Sitting in the backseat of a parked car on one of Tripoli’s main thoroughfares, Omar is thin and hyperactive. He has small, bright green eyes and wears a tight-fitting black T-shirt. His dark curly hair hangs out from under his black baseball cap, the brim worn low. Between drags on his cigarette, he often grins widely, his cartoonish features resembling a boardwalk caricature.
Omar says he takes pills as an escape from his stresses and to alter his state of mind. “Benzhexol relaxes you more and mellows you out. It numbs you,” he says. “It also makes you horny. It makes you feel more confident, with the confidence to seduce any woman.”
“Rivotril, on the other hand, makes you braver. Instead of the mind God created for you, your thoughts go away and only the devil remains. You feel as though you are the only strong person in the world and everyone else – they’re just mosquitoes,” he says softly, almost whispering.
Users sometimes combine pills or take them with alcohol to enhance the effects.
The most dangerous of the effects, however, is the fearlessness that the pills instill in their user. Omar lifts his shirt to show a deep scar on his navel, matching a scar on each forearm, from cutting himself while under the influence of pills.
The pills not only make users braver, but also cut off nerve receptors, allowing them to feel no pain. Omar had to get his knee replaced after crashing his motorbike while under the influence, following a sleepless weekend of pill popping.
Aside from pills, guns are also readily available to many Tripolitans, as is evident by the regular clashes that occur in some of the city’s neighborhoods.
“There’s as many guns as you want here,” says Omar. He says that when he takes Rivotril he tends to start fights – usually with his hands, although he also claims to have a Kalashnikov at home.

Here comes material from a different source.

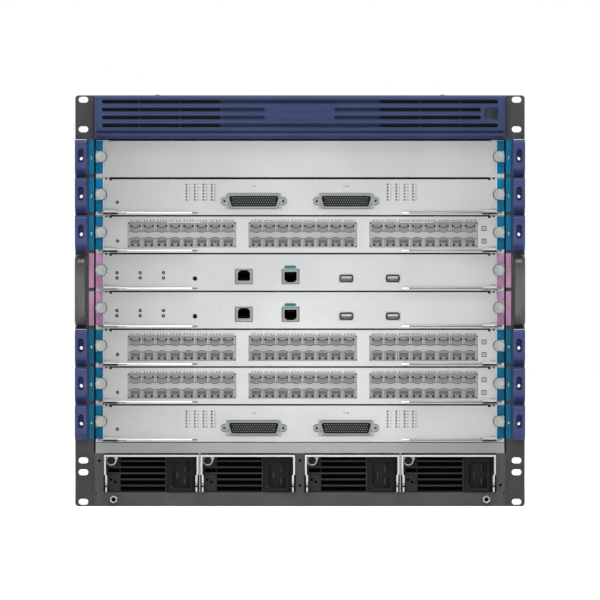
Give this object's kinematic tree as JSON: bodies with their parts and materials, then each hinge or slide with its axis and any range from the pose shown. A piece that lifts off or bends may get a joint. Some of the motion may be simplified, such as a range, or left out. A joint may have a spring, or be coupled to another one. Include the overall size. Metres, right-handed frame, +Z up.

“When you’re on pills you don’t know what you’re doing,” says Ali. “You might shoot or kill someone and wake up the next morning without knowing it.”
Ali admitted that some militiamen in Tripoli prepare for battle with rivals from neighboring areas by taking such pills.
Currently, there is not a single rehabilitation center in the whole of north Lebanon. And even if abusers want to kick the habit, it will cost a relative fortune, upward of $1,500 each month.
“If these people had that amount of money they wouldn’t abuse drugs in the first place,” says Dr. Helwe.
NGO employees like Helwe and Badra are adamant that as long as the city is stuck in the limbo of poverty and unemployment, exacerbated by a lack of security on the ground, the cycle of drug use in Tripoli will continue.
Badra says that without rehab centers, users will just end up in jail, often in direct contact with a number of dealers.
Instead of coming out clean, she says, they will often go on to become dealers themselves.
From there, abusers “go in and out [of prison] and in and out,” she says. “Over and over.”